--- Begin ---
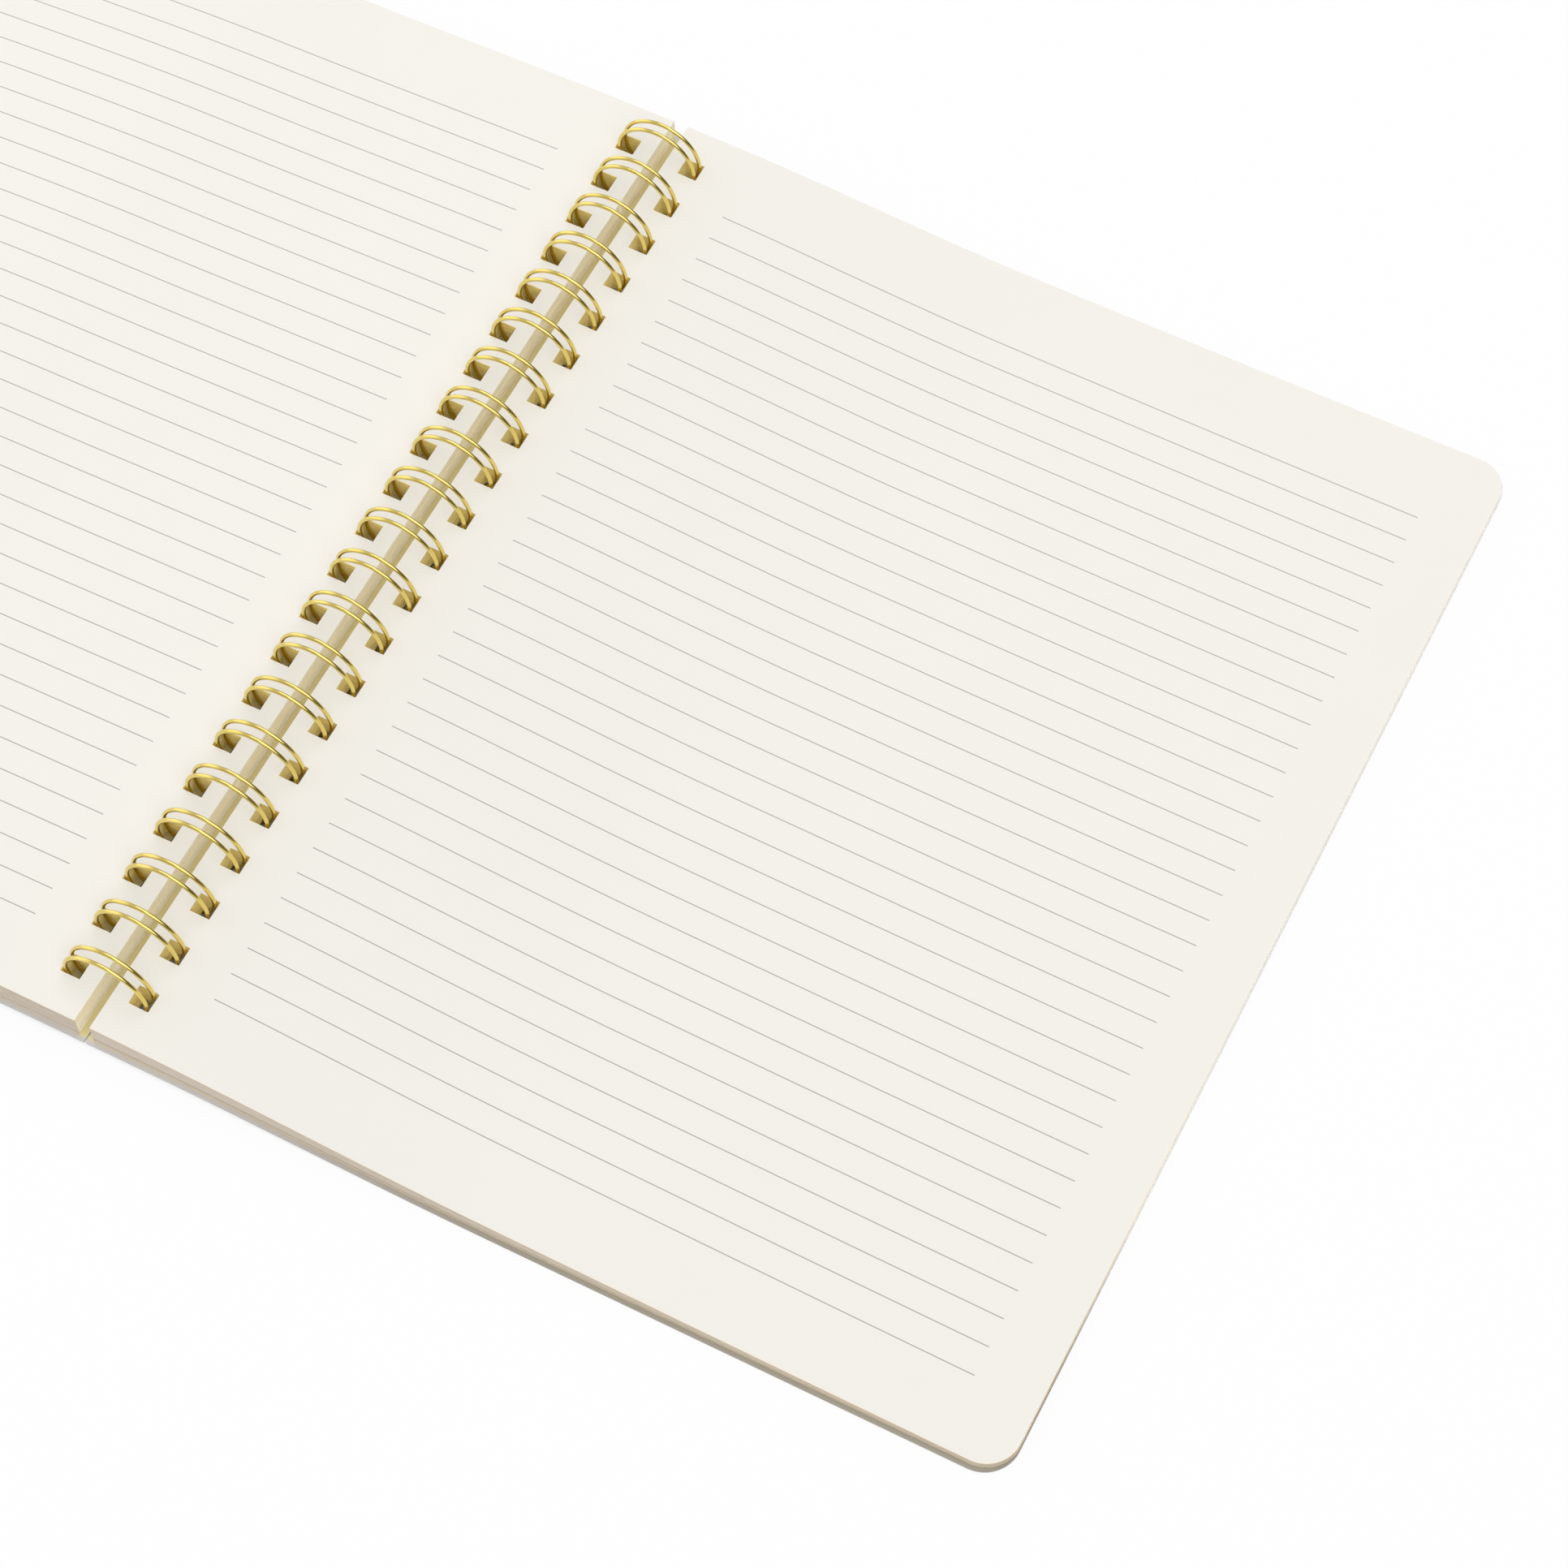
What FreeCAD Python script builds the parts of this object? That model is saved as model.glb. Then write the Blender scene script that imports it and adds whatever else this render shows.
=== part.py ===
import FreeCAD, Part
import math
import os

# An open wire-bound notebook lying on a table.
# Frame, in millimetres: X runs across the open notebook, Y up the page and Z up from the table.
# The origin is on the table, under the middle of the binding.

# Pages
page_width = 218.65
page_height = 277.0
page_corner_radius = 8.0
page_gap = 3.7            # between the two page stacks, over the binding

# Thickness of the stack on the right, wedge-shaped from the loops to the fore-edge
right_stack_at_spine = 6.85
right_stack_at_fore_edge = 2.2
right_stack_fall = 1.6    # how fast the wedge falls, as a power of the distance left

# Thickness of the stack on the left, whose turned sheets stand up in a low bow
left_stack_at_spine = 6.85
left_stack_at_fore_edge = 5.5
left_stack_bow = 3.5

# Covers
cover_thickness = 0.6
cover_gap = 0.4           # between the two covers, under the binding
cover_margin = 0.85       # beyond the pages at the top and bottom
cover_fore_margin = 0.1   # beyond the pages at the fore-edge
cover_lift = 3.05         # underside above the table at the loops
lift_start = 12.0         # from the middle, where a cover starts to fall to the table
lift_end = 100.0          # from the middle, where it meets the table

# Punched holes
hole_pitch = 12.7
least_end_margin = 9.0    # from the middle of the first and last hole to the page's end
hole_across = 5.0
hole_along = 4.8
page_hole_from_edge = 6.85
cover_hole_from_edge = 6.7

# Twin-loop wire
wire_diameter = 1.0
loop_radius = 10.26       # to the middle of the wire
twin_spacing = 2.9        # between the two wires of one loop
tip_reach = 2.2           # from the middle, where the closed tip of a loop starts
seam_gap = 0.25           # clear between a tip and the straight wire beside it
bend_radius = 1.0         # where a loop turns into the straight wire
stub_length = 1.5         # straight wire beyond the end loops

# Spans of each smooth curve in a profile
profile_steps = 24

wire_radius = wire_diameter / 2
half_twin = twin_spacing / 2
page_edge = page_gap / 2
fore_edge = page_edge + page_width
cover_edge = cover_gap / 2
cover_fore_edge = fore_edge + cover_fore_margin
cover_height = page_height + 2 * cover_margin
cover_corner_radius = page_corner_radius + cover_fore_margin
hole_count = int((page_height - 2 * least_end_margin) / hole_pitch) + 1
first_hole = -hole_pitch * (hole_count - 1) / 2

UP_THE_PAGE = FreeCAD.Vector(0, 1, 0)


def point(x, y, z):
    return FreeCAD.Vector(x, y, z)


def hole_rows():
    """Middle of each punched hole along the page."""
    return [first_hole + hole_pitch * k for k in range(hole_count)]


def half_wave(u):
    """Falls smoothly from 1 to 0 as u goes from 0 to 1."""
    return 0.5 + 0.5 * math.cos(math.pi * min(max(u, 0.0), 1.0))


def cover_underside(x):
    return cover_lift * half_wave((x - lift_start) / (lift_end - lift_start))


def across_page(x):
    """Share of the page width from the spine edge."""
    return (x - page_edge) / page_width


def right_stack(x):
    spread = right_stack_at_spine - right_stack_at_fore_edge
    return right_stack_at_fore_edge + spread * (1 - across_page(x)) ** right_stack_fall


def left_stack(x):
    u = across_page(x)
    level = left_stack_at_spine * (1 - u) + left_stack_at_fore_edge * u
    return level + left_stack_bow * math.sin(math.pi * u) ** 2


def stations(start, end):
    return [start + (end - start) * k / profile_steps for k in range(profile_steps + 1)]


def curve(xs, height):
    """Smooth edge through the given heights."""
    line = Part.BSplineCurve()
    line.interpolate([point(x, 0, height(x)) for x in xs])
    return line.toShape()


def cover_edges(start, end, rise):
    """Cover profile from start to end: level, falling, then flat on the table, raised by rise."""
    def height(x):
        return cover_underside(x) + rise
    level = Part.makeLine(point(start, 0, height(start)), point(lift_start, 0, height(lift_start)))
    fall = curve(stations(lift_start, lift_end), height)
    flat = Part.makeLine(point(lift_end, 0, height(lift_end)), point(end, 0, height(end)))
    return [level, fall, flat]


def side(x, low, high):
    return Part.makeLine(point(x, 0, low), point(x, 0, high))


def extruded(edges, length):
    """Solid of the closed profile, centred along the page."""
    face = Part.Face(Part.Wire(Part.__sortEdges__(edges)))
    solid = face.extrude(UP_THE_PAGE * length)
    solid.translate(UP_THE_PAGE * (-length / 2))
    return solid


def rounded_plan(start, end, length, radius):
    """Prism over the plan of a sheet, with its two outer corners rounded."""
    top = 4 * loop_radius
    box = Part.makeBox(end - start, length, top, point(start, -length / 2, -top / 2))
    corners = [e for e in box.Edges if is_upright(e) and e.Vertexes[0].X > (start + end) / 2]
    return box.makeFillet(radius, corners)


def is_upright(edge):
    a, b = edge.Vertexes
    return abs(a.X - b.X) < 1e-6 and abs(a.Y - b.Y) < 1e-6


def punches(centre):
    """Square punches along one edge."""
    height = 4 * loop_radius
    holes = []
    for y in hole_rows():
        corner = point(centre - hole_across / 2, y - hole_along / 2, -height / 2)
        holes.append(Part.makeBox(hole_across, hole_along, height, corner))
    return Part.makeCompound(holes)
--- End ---
**What you need to do**
Write out the material exactly as given.

**Problem solution**
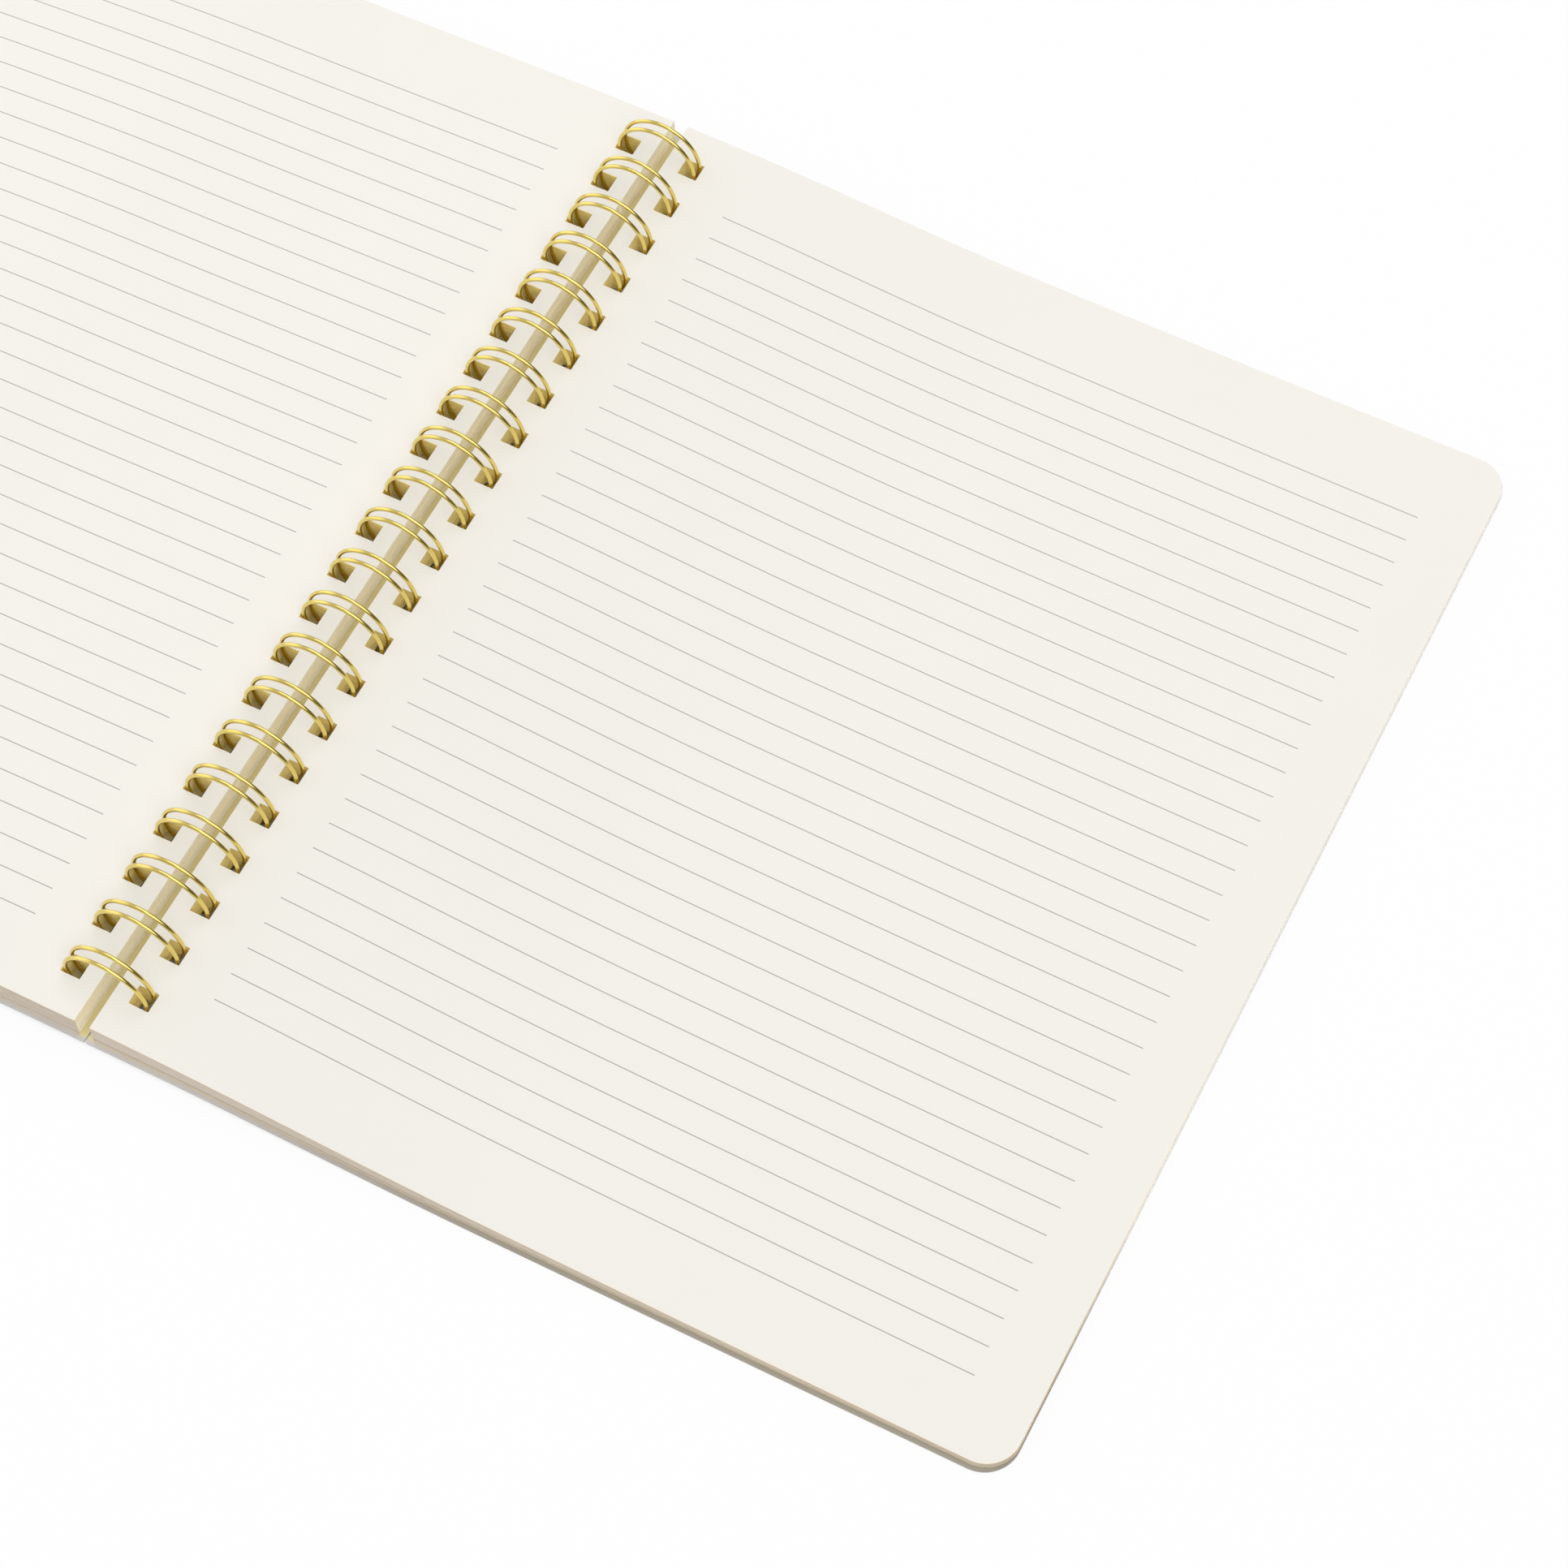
What FreeCAD Python script builds the parts of this object? That model is saved as model.glb. Then write the Blender scene script that imports it and adds whatever else this render shows.
=== part.py ===
import FreeCAD, Part
import math
import os

# An open wire-bound notebook lying on a table.
# Frame, in millimetres: X runs across the open notebook, Y up the page and Z up from the table.
# The origin is on the table, under the middle of the binding.

# Pages
page_width = 218.65
page_height = 277.0
page_corner_radius = 8.0
page_gap = 3.7            # between the two page stacks, over the binding

# Thickness of the stack on the right, wedge-shaped from the loops to the fore-edge
right_stack_at_spine = 6.85
right_stack_at_fore_edge = 2.2
right_stack_fall = 1.6    # how fast the wedge falls, as a power of the distance left

# Thickness of the stack on the left, whose turned sheets stand up in a low bow
left_stack_at_spine = 6.85
left_stack_at_fore_edge = 5.5
left_stack_bow = 3.5

# Covers
cover_thickness = 0.6
cover_gap = 0.4           # between the two covers, under the binding
cover_margin = 0.85       # beyond the pages at the top and bottom
cover_fore_margin = 0.1   # beyond the pages at the fore-edge
cover_lift = 3.05         # underside above the table at the loops
lift_start = 12.0         # from the middle, where a cover starts to fall to the table
lift_end = 100.0          # from the middle, where it meets the table

# Punched holes
hole_pitch = 12.7
least_end_margin = 9.0    # from the middle of the first and last hole to the page's end
hole_across = 5.0
hole_along = 4.8
page_hole_from_edge = 6.85
cover_hole_from_edge = 6.7

# Twin-loop wire
wire_diameter = 1.0
loop_radius = 10.26       # to the middle of the wire
twin_spacing = 2.9        # between the two wires of one loop
tip_reach = 2.2           # from the middle, where the closed tip of a loop starts
seam_gap = 0.25           # clear between a tip and the straight wire beside it
bend_radius = 1.0         # where a loop turns into the straight wire
stub_length = 1.5         # straight wire beyond the end loops

# Spans of each smooth curve in a profile
profile_steps = 24

wire_radius = wire_diameter / 2
half_twin = twin_spacing / 2
page_edge = page_gap / 2
fore_edge = page_edge + page_width
cover_edge = cover_gap / 2
cover_fore_edge = fore_edge + cover_fore_margin
cover_height = page_height + 2 * cover_margin
cover_corner_radius = page_corner_radius + cover_fore_margin
hole_count = int((page_height - 2 * least_end_margin) / hole_pitch) + 1
first_hole = -hole_pitch * (hole_count - 1) / 2

UP_THE_PAGE = FreeCAD.Vector(0, 1, 0)


def point(x, y, z):
    return FreeCAD.Vector(x, y, z)


def hole_rows():
    """Middle of each punched hole along the page."""
    return [first_hole + hole_pitch * k for k in range(hole_count)]


def half_wave(u):
    """Falls smoothly from 1 to 0 as u goes from 0 to 1."""
    return 0.5 + 0.5 * math.cos(math.pi * min(max(u, 0.0), 1.0))


def cover_underside(x):
    return cover_lift * half_wave((x - lift_start) / (lift_end - lift_start))


def across_page(x):
    """Share of the page width from the spine edge."""
    return (x - page_edge) / page_width


def right_stack(x):
    spread = right_stack_at_spine - right_stack_at_fore_edge
    return right_stack_at_fore_edge + spread * (1 - across_page(x)) ** right_stack_fall


def left_stack(x):
    u = across_page(x)
    level = left_stack_at_spine * (1 - u) + left_stack_at_fore_edge * u
    return level + left_stack_bow * math.sin(math.pi * u) ** 2


def stations(start, end):
    return [start + (end - start) * k / profile_steps for k in range(profile_steps + 1)]


def curve(xs, height):
    """Smooth edge through the given heights."""
    line = Part.BSplineCurve()
    line.interpolate([point(x, 0, height(x)) for x in xs])
    return line.toShape()


def cover_edges(start, end, rise):
    """Cover profile from start to end: level, falling, then flat on the table, raised by rise."""
    def height(x):
        return cover_underside(x) + rise
    level = Part.makeLine(point(start, 0, height(start)), point(lift_start, 0, height(lift_start)))
    fall = curve(stations(lift_start, lift_end), height)
    flat = Part.makeLine(point(lift_end, 0, height(lift_end)), point(end, 0, height(end)))
    return [level, fall, flat]


def side(x, low, high):
    return Part.makeLine(point(x, 0, low), point(x, 0, high))


def extruded(edges, length):
    """Solid of the closed profile, centred along the page."""
    face = Part.Face(Part.Wire(Part.__sortEdges__(edges)))
    solid = face.extrude(UP_THE_PAGE * length)
    solid.translate(UP_THE_PAGE * (-length / 2))
    return solid


def rounded_plan(start, end, length, radius):
    """Prism over the plan of a sheet, with its two outer corners rounded."""
    top = 4 * loop_radius
    box = Part.makeBox(end - start, length, top, point(start, -length / 2, -top / 2))
    corners = [e for e in box.Edges if is_upright(e) and e.Vertexes[0].X > (start + end) / 2]
    return box.makeFillet(radius, corners)


def is_upright(edge):
    a, b = edge.Vertexes
    return abs(a.X - b.X) < 1e-6 and abs(a.Y - b.Y) < 1e-6


def punches(centre):
    """Square punches along one edge."""
    height = 4 * loop_radius
    holes = []
    for y in hole_rows():
        corner = point(centre - hole_across / 2, y - hole_along / 2, -height / 2)
        holes.append(Part.makeBox(hole_across, hole_along, height, corner))
    return Part.makeCompound(holes)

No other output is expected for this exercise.